DESCRIPTION OF THE TASK: Select and reproduce each line of the listing below that bears the string "code".

RECORDS:
******

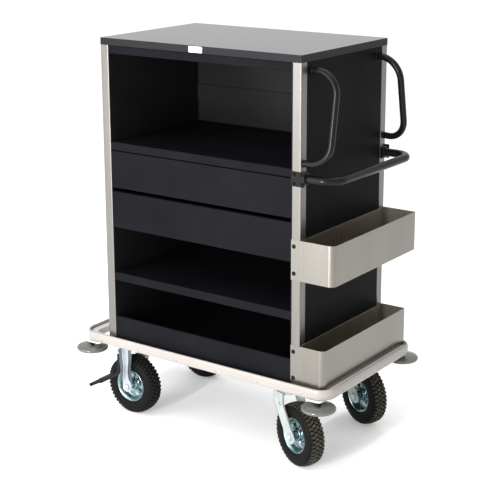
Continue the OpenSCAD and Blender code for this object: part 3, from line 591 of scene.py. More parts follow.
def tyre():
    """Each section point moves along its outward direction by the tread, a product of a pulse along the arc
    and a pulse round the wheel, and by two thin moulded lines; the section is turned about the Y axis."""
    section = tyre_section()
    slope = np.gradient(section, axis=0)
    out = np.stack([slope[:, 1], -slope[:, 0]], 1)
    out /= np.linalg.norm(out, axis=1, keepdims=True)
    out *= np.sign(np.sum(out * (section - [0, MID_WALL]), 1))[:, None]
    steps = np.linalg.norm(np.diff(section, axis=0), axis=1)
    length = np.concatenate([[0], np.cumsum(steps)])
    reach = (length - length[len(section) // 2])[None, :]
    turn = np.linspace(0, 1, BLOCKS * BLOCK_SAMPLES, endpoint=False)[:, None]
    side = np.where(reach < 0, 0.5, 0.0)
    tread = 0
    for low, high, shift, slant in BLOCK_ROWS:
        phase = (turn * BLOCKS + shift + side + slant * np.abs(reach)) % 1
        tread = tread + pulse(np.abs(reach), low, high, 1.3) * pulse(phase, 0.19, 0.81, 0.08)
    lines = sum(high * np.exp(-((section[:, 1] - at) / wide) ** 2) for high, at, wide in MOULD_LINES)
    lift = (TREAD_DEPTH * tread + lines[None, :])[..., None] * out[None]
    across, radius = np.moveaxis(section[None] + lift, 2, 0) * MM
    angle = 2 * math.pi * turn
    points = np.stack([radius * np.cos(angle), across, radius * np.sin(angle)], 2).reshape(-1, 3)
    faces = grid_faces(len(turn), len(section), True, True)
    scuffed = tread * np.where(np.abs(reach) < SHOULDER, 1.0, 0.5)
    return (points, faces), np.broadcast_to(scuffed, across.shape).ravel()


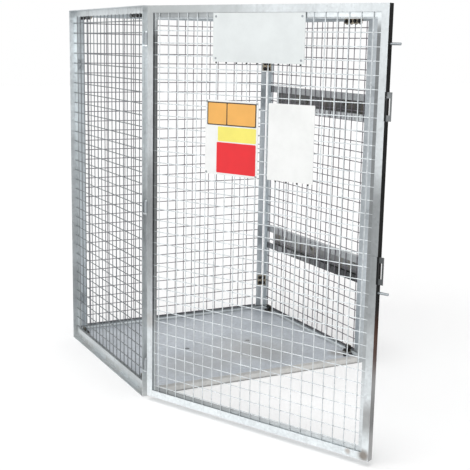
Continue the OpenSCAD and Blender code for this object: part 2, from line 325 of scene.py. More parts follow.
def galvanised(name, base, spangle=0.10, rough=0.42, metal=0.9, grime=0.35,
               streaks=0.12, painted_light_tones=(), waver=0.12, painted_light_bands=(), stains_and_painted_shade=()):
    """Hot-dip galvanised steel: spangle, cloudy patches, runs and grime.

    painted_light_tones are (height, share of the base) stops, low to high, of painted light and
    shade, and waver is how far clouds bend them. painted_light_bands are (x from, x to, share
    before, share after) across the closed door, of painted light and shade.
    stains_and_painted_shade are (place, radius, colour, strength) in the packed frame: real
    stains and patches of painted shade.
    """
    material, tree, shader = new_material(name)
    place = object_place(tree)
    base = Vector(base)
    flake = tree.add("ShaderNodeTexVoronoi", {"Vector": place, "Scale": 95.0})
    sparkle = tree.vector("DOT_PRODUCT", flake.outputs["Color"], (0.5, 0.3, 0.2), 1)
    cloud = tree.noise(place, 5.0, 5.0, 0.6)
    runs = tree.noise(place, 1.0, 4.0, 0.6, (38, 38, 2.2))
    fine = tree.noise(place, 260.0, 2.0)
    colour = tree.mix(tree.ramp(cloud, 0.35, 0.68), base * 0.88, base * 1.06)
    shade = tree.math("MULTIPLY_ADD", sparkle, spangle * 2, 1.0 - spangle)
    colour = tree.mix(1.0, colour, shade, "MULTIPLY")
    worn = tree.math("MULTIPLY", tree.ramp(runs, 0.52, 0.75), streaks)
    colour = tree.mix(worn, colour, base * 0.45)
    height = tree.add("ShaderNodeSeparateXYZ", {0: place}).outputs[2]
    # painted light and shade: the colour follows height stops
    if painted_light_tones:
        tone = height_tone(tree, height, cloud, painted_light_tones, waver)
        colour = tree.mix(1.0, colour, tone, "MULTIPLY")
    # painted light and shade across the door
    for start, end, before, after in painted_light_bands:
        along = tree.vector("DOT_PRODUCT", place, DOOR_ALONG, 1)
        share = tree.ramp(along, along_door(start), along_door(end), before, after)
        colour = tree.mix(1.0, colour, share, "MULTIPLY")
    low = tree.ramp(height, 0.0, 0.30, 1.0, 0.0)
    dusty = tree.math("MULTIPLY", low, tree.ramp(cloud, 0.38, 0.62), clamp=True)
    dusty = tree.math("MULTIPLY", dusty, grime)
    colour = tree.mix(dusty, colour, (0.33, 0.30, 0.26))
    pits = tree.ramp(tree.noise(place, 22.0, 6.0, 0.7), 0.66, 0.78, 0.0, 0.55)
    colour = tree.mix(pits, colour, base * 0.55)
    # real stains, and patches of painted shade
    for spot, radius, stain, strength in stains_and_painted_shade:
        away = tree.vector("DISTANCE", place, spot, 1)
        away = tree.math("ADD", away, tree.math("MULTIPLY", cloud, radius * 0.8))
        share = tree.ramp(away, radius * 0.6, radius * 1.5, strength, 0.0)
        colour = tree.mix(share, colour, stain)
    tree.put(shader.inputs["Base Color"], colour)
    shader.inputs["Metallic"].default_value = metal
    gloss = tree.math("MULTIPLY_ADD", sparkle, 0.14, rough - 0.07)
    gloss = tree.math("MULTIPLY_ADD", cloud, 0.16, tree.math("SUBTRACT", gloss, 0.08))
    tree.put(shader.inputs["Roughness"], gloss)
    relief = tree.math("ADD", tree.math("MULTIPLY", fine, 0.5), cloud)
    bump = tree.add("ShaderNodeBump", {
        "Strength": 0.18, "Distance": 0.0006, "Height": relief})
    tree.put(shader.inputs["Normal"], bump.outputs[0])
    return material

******

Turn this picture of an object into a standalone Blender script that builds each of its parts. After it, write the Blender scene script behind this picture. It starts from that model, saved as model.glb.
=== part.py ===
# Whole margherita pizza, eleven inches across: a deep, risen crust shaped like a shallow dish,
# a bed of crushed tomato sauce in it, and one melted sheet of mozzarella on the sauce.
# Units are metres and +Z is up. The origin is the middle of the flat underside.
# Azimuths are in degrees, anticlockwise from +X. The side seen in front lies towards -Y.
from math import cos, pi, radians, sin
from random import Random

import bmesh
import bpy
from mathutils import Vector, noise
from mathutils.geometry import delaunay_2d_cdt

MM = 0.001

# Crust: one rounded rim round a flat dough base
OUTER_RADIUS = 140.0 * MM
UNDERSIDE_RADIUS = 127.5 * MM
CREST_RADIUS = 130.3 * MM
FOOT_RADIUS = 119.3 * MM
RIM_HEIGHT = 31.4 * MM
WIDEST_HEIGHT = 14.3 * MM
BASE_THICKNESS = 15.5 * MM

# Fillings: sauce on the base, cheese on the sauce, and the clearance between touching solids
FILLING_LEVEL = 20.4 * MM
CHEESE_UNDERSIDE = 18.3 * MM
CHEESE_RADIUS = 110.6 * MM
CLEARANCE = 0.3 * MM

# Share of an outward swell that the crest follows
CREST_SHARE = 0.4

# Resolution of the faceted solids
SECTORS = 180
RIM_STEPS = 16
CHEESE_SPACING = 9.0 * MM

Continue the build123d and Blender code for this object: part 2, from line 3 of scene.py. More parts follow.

******

IN RESPONSE:
Continue the OpenSCAD and Blender code for this object: part 3, from line 591 of scene.py. More parts follow.
Continue the OpenSCAD and Blender code for this object: part 2, from line 325 of scene.py. More parts follow.
Continue the build123d and Blender code for this object: part 2, from line 3 of scene.py. More parts follow.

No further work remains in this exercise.